Solerte si recava al vigneto di buon mattino, per adempiere al lavoro nei campi.
Già quando la mano ruvida aveva aperto il portoncino di casa per uscire, l’uomo era stato avvolto da un alone di fredda nebbia di febbraio, come preludio all’ostico contesto climatico che si apprestava a sfidare. Indossava già la sua armatura: la tuta da lavoro in jeans blu, i guanti di cuoio gialli, un berretto con il paraorecchie verde e una cinta legata in vita con a destra il codèr (il corno di bue che conteneva la forbice da potatura) e a sinistra una piccola mazzetta di fassìne.
Neppure il grigiore diffuso e la rugiada che lo insidiava dal basso riuscivano ad arrestare il suo incedere attraverso la bellussèra dove, una volta raggiunta la postazione amica sopra il “carèt da zarpìr”, iniziava la potatura da uno dei quattro raggi che si univano al centro.
Qui, dopo aver reciso tutto il grosso delle ramificazioni inutili, le mani si muovevano velocemente in quella che era la manovra di legatura all’ingiù dei capi a frutto con i venchi.

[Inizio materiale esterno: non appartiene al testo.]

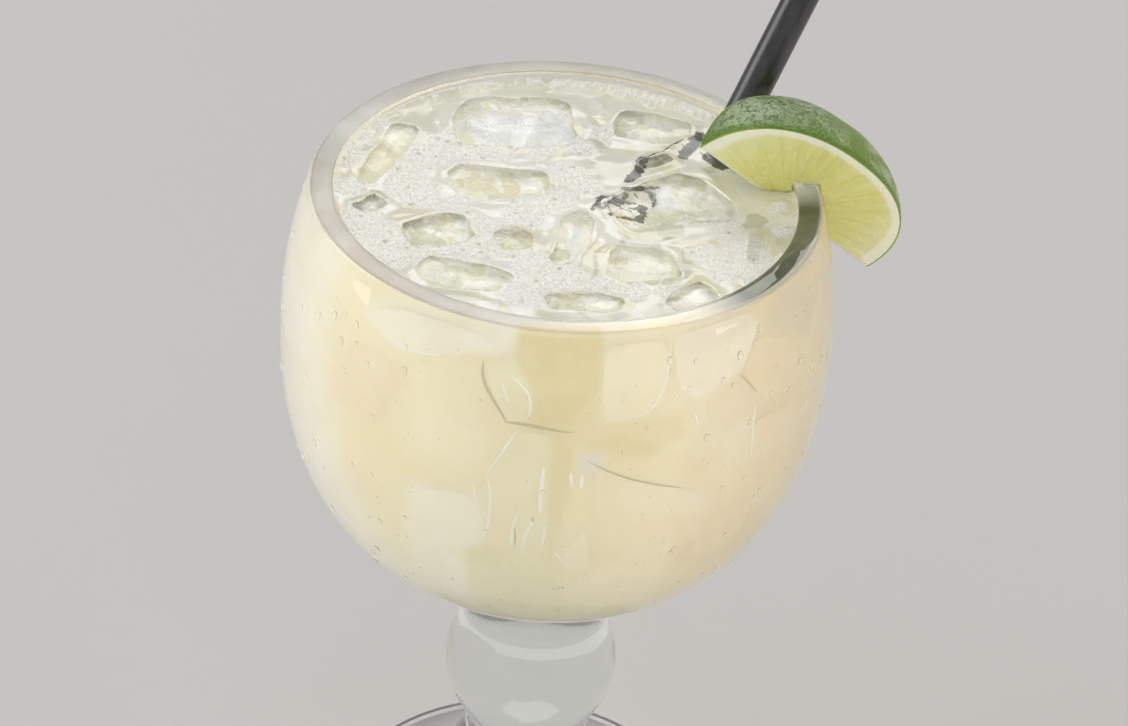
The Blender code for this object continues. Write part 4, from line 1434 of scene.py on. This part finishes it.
def make_condensation():
    """Drops on the outside of the bowl: the large ones that stand out, and many small ones."""
    draw = random.Random(SEED + 1)
    rows = [(math.radians(turn), z * MM, size * MM) for turn, z, size in LARGE_DROPS]
    for _drop in range(DROP_COUNT):
        z = draw.uniform(*DROP_HEIGHTS)
        size = drawn_size(draw, DROP_SIZES, 4)
        rows.append((draw.uniform(-math.pi, math.pi), z, size))
    placings = []
    for turn, z, size in rows:
        out = Vector((math.cos(turn), math.sin(turn), 0.0))
        change = outer_radius(z + DROP_SLOPE_STEP) - outer_radius(z - DROP_SLOPE_STEP)
        slope = change / (2 * DROP_SLOPE_STEP)
        normal = (out - Vector((0.0, 0.0, slope))).normalized()
        side = Vector((-out.y, out.x, 0.0))
        down = normal.cross(side)
        length = draw.uniform(*DROP_LENGTHS)
        axes = [side * size * DROP_WIDTH, down * size * length, normal * size * DROP_THICKNESS]
        placings.append((np.array(out * outer_radius(z) + Vector((0.0, 0.0, z))), np.array(axes)))
    drops = joined("condensation", 8, 14, placings, water_look())
    drops.visible_shadow = False
    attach(drops, "root")


# ---------------------------------------------------------------- studio


def make_camera():
    target = Vector((0.0, 0.0, GLASS_HEIGHT))
    seat = Vector((0.0, -math.cos(CAMERA_ELEVATION), math.sin(CAMERA_ELEVATION))) * CAMERA_DISTANCE
    forward = Vector((math.sin(CAMERA_YAW), math.cos(CAMERA_YAW), 0.0)) * math.cos(CAMERA_TILT)
    forward.z = -math.sin(CAMERA_TILT)
    level = forward.cross(Vector((0.0, 0.0, 1.0))).normalized()
    raised = level.cross(forward)
    right = level * math.cos(CAMERA_ROLL) + raised * math.sin(CAMERA_ROLL)
    up = raised * math.cos(CAMERA_ROLL) - level * math.sin(CAMERA_ROLL)
    turn = Matrix((right, up, -forward)).transposed().to_4x4()
    data = bpy.data.cameras.new("camera")
    data.sensor_width = SENSOR_WIDTH
    data.lens = SENSOR_WIDTH * CAMERA_FOCAL_PIXELS / IMAGE_WIDTH
    camera = bpy.data.objects.new("camera", data)
    bpy.context.scene.collection.objects.link(camera)
    camera.matrix_world = Matrix.Translation(target + seat) @ turn
    bpy.context.scene.camera = camera


def softbox(name, place, aim, width, height, power, colour=(1.0, 1.0, 1.0), mirrored=True):
    """A soft lamp. One that isn't mirrored lights the scene but shows in no reflection."""
    data = bpy.data.lights.new(name, "AREA")
    data.shape = "RECTANGLE"
    data.size = width
    data.size_y = height
    data.energy = power
    data.color = colour
    light = bpy.data.objects.new(name, data)
    bpy.context.scene.collection.objects.link(light)
    light.location = place
    light.rotation_euler = (Vector(aim) - Vector(place)).to_track_quat("-Z", "Y").to_euler()
    light.visible_glossy = mirrored


def make_studio():
    floor = add_mesh("floor", [(-3, -3, 0), (3, -3, 0), (3, 3, 0), (-3, 3, 0)], [(0, 1, 2, 3)], floor_look())
    bowl = (0.0, 0.0, 0.13)
    softbox("left_softbox", (-0.85, 0.05, 0.38), bowl, 0.5, 0.9, 3.0, (0.96, 0.94, 1.0))
    softbox("back_softbox", (0.1, 0.85, 0.95), bowl, 0.9, 0.5, 4.2)
    softbox("right_softbox", (0.9, -0.20, 0.38), bowl, 0.4, 0.7, 2.6, (1.0, 0.90, 0.84))
    softbox("front_softbox", (-0.20, -1.1, 0.25), bowl, 0.9, 0.5, 3.4, (1.0, 0.99, 0.97), mirrored=False)
    softbox("low_softbox", (-0.55, -0.8, 0.06), bowl, 0.9, 0.12, 0.4, (0.98, 0.98, 1.0), mirrored=False)
    world = bpy.data.worlds.new("studio")
    world.use_nodes = True
    world.node_tree.nodes["Background"].inputs["Color"].default_value = (0.875, 0.87, 0.855, 1.0)
    world.node_tree.nodes["Background"].inputs["Strength"].default_value = 0.5
    bpy.context.scene.world = world
    bpy.context.scene.view_settings.view_transform = "Standard"
    bpy.context.scene.cycles.max_bounces = 24
    bpy.context.scene.cycles.glossy_bounces = 20
    bpy.context.scene.cycles.transmission_bounces = 20


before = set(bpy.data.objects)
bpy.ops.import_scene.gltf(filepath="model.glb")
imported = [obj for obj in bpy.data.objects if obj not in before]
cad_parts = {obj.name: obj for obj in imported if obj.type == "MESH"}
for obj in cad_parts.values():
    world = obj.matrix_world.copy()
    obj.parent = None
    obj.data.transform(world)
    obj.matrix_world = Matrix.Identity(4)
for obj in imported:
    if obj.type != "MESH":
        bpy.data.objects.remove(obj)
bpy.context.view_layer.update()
make_camera()
make_studio()
make_glass()
drink_surface = make_drink(make_ice(), make_sunk_ice(), make_straw(), make_lime())
make_foam(drink_surface)
make_creases()
make_condensation()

A volte, i giunchi più lunghi venivano usati per più legature e per non rimetterli nella mazzetta li teneva tra i denti.
E così andava avanti nella potatura, raggio dopo raggio, mentre in sottofondo si udiva un chiacchierio proveniente dal “carèt da zarpìr”: era una radio che lui aveva installato ed era solito accendere per fargli compagnia.

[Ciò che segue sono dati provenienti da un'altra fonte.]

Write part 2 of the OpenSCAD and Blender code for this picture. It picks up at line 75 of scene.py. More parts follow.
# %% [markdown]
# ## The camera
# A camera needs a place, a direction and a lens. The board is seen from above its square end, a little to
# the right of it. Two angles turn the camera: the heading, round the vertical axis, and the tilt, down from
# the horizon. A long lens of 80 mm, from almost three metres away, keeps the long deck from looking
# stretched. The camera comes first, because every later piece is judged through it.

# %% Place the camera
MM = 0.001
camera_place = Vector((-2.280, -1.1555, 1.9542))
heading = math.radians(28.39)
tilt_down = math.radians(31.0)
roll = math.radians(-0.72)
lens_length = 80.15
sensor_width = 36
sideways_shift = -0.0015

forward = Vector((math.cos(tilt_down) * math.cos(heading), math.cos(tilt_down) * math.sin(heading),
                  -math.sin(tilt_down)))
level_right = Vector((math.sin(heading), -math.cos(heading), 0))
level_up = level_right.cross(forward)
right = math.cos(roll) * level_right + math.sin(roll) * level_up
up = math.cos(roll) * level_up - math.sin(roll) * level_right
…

Ma cosa significa il termine dialettale “zarpìr le vide” e di cosa si tratta?
La traduzione letterale è “potare le viti” e si riferisce alla potatura invernale (detta anche potatura secca).
Si tratta di una lavorazione effettuata nel periodo compreso dalla caduta delle foglie alla ripresa vegetativa e consiste nell’intervenire sui tralci, che sono i rami con 1 anno di età.
Nella potatura viene recisa una grossa percentuale del legno del vigneto, e si effettua di fatto una scelta, soggettiva ad opera di colui che effettua il lavoro; ma in linea di massima si preferisce portare avanti nella coltivazione i tralci di media grandezza con gemme ben formate, che a seconda della lunghezza designata prenderanno il nome di ‘capi a frutto’ o ‘speroni’.
Questa delicata operazione mira a molteplici obiettivi: innanzitutto permette un controllo sull’equilibrio vegeto-produttivo della vite. Con la potatura viene data al vigneto una forma ben precisa, tale da proporzionare scarse o eccessive produzioni che dipendono dalla zona di coltivazione e dal vitigno.
Inoltre quest’operazione inciderà anche sulla dimensione dei grappoli, piuttosto che nel colore e nel sapore degli acini e quindi sulla qualità del vino: non a caso è una delle lavorazioni più delicate sul vigneto.